Nell’edizione di ieri del Fatto quotidiano Marco Travaglio ha rinunciato al suo solito editoriale e ha risposto alla lettera di un lettore che protestava per l’indulgenza con cui lui (e anche Gad Lerner: new entry del Fatto) avesse assolto Indro Montanelli per aver sposato nel 1935 una giovanissima di dodici anni, Destà, comprata da una famiglia etiope per soddisfare i suoi bisogni sessuali senza prendersi la sifilide e per garantirsi, tra una battaglia e l’altra, il cambio di biancheria. Non sia mai che in mezzo ai cadaveri potesse avere i calzini sporchi. Dopo le polemiche sulla statua del giornalista, che partecipò all’invasione italiana dell’Etiopia, il tema è tornato al centro delle polemiche giornalistiche e social. E così anche Travaglio, considerato l’erede di Montanelli, si è sentito in dovere di spiegare le ragioni del suo nume tutelare. Ne è venuto fuori un editoriale raccapricciante, pieno zeppo di argomentazioni sessiste e razziste.

Quando si tratta di manette, bisogna ammetterlo: mister “più galera per tutti” è quasi imbattibile. Nessuno più di lui è capace di distribuire anni e anni di gattabuia. Diverso è il discorso quando si tratta di parlare di un tema così complesso che intreccia il potere maschile sulle donne e il colonialismo italiano. Le cavolate messe una dietro l’altra sono troppe per citarle tutte. Ma alcune sono imperdibili. Quando per esempio paragona il giornalista scomparso a Giuseppe. Non l’attuale presidente del Consiglio, Giuseppe Conte. Ma lui, proprio lui, Giuseppe di Nazareth. Il falegname scelto da Dio per fare da padre sulla terra a suo figlio Gesù. «…Anche Maria di Nazareth – scrive mister “più galera per tutti” – si sposò a 13-14 anni: pedofilo pure Giuseppe?». O quando pensa di assolvere Montanelli spostando l’età di Destà dai 12 ai 14 anni. Non una parola su di lei, sulla violenza subìta, sul fatto che fosse infibulata, non una seria critica al modello di inciviltà che questa storia rappresenta. Ma solo una sfilza di giustificazioni per arrivare al culmine del ragionamento. In fondo il vero razzismo non è trattare le donne e gli uomini come schiavi, asservirli al proprio potere, negare loro libertà e dignità. No. Ma stiamo scherzando?! Il vero razzismo per Travaglio è «semmai quello di tentare di imporre i nostri stili di vita ad altri popoli…». Ragionamento dal quale si deduce che principi come uguaglianza e libertà siano da considerare per lui al pari degli stili di vita.
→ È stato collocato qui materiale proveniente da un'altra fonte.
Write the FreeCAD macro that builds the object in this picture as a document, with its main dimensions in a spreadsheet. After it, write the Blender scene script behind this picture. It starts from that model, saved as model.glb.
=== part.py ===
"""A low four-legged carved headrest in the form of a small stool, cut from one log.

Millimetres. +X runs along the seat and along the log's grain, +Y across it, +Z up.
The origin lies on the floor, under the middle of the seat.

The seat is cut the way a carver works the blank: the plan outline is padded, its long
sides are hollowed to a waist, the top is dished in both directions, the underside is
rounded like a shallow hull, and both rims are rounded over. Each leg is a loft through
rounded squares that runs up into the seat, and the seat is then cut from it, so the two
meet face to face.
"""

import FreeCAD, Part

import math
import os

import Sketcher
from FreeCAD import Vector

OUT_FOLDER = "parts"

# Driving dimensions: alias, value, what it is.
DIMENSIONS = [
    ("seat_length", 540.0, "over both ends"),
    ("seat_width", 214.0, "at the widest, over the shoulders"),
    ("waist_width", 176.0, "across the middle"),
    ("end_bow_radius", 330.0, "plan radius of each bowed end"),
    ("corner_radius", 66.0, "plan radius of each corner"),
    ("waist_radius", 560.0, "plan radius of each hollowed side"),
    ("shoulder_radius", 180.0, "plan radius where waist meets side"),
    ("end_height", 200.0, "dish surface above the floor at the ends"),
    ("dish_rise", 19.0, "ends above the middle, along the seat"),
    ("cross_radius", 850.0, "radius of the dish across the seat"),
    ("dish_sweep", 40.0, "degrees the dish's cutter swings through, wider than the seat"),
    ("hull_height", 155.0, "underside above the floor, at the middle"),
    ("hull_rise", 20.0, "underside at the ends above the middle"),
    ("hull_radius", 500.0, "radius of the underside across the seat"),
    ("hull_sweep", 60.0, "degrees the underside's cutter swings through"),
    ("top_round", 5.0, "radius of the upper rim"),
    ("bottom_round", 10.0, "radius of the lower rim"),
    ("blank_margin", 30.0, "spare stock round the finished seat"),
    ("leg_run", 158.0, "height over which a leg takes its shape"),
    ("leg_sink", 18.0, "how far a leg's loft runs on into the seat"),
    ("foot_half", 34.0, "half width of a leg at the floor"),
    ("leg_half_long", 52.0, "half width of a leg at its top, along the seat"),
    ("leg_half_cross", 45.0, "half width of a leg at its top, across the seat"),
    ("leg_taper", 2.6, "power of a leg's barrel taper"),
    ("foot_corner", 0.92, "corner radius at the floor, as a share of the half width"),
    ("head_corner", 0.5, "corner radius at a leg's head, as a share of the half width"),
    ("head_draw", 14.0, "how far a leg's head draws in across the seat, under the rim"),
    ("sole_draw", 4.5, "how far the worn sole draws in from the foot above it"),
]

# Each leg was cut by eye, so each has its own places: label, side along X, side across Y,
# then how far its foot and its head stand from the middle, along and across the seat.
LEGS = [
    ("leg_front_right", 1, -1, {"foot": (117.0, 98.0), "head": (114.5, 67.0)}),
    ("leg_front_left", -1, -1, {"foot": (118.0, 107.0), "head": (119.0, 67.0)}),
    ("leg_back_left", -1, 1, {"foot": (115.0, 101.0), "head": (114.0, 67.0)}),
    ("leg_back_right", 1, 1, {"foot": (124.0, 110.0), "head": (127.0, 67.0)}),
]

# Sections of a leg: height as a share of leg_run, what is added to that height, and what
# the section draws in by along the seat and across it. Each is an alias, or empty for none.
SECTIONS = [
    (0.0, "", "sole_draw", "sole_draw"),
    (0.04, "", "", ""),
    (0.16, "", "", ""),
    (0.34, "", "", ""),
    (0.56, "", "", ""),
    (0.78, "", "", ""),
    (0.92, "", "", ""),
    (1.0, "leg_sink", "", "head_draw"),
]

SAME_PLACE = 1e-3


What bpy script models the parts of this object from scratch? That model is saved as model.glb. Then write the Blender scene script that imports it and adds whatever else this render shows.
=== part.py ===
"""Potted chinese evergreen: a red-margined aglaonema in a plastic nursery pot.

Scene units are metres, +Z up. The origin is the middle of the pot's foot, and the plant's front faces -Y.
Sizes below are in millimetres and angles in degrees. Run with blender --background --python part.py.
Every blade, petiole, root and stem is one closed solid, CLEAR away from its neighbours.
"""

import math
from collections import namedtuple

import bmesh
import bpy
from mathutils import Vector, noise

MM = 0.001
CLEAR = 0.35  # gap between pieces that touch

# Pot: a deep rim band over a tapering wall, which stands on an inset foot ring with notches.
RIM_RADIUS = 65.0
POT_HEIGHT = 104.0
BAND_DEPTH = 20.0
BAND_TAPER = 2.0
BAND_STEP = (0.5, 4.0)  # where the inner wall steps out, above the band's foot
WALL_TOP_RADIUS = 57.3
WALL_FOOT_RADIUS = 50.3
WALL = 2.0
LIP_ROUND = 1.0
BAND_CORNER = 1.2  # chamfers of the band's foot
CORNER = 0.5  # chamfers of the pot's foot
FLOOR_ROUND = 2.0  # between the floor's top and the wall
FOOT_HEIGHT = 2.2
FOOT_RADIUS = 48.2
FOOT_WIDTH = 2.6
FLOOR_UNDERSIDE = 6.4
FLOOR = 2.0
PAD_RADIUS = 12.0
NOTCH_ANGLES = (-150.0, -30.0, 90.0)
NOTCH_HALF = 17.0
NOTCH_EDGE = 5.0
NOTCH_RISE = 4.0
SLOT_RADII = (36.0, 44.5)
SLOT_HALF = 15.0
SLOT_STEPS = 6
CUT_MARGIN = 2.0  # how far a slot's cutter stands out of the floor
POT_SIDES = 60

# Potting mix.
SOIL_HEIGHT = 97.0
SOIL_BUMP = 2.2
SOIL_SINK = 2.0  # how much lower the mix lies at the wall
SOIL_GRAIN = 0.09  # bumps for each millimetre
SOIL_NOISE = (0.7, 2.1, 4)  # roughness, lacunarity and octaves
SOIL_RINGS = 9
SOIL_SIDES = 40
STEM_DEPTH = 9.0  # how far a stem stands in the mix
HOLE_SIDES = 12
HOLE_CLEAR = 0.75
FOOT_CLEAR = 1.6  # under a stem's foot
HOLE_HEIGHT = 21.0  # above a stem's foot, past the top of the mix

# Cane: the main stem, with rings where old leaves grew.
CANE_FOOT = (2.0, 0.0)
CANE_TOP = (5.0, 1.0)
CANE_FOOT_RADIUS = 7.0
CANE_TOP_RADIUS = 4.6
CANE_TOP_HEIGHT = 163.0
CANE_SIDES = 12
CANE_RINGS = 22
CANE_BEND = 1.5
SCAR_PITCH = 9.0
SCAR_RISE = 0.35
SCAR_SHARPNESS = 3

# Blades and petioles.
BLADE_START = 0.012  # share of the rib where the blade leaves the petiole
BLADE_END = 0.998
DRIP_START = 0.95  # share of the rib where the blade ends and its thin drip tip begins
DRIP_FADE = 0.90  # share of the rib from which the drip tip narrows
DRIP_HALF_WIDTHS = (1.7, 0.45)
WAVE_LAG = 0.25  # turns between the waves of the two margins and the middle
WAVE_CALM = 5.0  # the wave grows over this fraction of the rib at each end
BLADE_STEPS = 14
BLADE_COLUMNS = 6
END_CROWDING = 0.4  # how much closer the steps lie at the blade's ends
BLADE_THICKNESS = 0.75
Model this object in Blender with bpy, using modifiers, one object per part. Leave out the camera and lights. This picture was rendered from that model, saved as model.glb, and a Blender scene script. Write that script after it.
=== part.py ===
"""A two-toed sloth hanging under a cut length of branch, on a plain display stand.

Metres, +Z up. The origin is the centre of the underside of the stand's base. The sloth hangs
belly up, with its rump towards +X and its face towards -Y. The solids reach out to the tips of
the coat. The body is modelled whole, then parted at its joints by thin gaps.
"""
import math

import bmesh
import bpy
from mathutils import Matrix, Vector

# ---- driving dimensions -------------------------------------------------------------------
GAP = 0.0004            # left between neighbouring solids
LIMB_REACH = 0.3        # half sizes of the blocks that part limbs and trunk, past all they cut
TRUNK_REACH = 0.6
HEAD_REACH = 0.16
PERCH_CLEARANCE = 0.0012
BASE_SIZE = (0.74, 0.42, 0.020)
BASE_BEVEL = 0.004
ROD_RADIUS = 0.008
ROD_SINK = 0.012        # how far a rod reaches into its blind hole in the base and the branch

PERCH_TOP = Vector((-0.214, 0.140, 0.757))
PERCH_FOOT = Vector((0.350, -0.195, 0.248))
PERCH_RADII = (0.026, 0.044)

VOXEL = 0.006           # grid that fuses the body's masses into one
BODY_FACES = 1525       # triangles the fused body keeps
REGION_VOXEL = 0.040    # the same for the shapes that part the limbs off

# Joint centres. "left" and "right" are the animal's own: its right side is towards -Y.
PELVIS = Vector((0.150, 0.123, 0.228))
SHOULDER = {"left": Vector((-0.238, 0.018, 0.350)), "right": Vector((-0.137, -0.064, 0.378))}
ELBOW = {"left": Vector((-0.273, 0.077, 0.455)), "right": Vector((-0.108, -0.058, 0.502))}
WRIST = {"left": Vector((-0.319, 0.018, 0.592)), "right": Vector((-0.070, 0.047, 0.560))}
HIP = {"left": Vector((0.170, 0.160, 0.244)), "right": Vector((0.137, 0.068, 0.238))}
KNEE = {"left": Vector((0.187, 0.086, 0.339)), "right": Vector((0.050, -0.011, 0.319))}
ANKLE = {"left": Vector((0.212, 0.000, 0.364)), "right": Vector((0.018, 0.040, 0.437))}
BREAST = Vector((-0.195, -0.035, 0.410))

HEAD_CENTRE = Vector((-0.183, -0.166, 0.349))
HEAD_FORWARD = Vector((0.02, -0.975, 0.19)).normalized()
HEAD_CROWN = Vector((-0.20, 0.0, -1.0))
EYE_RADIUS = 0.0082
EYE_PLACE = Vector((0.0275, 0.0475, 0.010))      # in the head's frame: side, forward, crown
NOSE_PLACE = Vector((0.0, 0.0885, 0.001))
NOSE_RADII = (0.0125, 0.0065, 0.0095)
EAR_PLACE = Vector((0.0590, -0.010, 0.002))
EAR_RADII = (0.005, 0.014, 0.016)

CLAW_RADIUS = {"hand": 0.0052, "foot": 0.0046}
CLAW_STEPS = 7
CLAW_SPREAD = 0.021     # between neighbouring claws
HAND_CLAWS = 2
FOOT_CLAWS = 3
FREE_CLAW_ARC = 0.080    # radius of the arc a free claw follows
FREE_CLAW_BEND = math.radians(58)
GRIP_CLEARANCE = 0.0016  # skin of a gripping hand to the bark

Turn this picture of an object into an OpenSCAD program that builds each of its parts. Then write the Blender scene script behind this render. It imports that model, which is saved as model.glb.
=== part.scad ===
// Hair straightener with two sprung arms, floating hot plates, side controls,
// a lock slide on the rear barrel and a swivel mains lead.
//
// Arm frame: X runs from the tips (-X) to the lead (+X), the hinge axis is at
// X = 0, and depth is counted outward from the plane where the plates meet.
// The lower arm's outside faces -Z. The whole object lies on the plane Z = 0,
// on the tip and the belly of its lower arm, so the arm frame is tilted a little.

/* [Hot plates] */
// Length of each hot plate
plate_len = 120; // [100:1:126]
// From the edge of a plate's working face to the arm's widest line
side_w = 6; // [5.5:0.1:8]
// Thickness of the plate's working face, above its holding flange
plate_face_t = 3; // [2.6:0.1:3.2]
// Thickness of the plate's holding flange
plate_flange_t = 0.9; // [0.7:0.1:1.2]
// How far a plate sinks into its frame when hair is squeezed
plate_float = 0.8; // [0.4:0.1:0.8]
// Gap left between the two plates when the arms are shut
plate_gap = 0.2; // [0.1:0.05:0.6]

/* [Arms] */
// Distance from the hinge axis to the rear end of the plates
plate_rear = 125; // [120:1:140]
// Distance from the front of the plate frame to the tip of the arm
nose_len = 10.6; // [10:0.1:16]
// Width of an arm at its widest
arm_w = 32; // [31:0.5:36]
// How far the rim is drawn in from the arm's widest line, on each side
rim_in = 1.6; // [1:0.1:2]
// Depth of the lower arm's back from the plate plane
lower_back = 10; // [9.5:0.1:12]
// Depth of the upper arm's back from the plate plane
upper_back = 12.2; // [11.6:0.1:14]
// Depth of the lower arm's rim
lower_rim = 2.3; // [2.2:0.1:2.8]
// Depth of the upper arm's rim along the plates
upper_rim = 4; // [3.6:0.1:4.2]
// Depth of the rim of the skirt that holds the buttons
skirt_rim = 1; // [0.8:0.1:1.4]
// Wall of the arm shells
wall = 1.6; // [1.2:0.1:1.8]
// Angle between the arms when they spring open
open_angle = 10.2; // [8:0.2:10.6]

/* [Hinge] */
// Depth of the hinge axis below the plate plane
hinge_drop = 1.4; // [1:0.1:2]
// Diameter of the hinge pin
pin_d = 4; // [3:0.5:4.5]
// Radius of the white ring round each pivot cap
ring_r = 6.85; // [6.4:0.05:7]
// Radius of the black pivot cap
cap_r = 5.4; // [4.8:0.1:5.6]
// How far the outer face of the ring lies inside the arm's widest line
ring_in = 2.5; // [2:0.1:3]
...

Eh no, gentile mister “più galera per tutti”. La libertà delle donne non è uno stile di vita, è un principio che non si può negoziare. È un diritto, un diritto universale che però lei sembra ignorare, al pari di altri principi fondamentali come la presunzione di non colpevolezza, il diritto a un giusto processo, il diritto a non essere torturati dallo Stato quando si viene imprigionati, il diritto a non esser discriminati in base alla propria origine. La guerra a cui durante il fascismo partecipò Montanelli era una conquista coloniale e sarebbe stato interessante che il direttore del Fatto avesse fatto un ragionamento storico e politico. Invece procede a colpi di approssimazioni e pur citando lo storico Angelo Del Boca, che con il suo lavoro ha svelato la violenza del colonialismo italiano che peraltro usò il gas nervino, lo fa sempre per giustificare l’operato di Montanelli. Alla fine della lettura viene un sospetto. Un atroce sospetto.

E se il discorso di Travaglio più che dettato dalla necessità di mettere al riparo la figura del suo idolo fosse invece spinto da una profonda convinzione? Viene cioè la paura che uno dei principali giornalisti italiani, ospite fisso dei salotti buoni della tv italiana, considerato da molti un’icona di buon giornalismo e (fatto ancora più inspiegabile) anche un’icona di sinistra, pensi ci siano casi e Paesi in cui la violenza e le dicriminazioni contro le donne o contro chi ha una pelle diversa possano essere accettate perché è consuetudine, perché è normale, perché… è uno stile di vita. Che paura, davvero, che paura.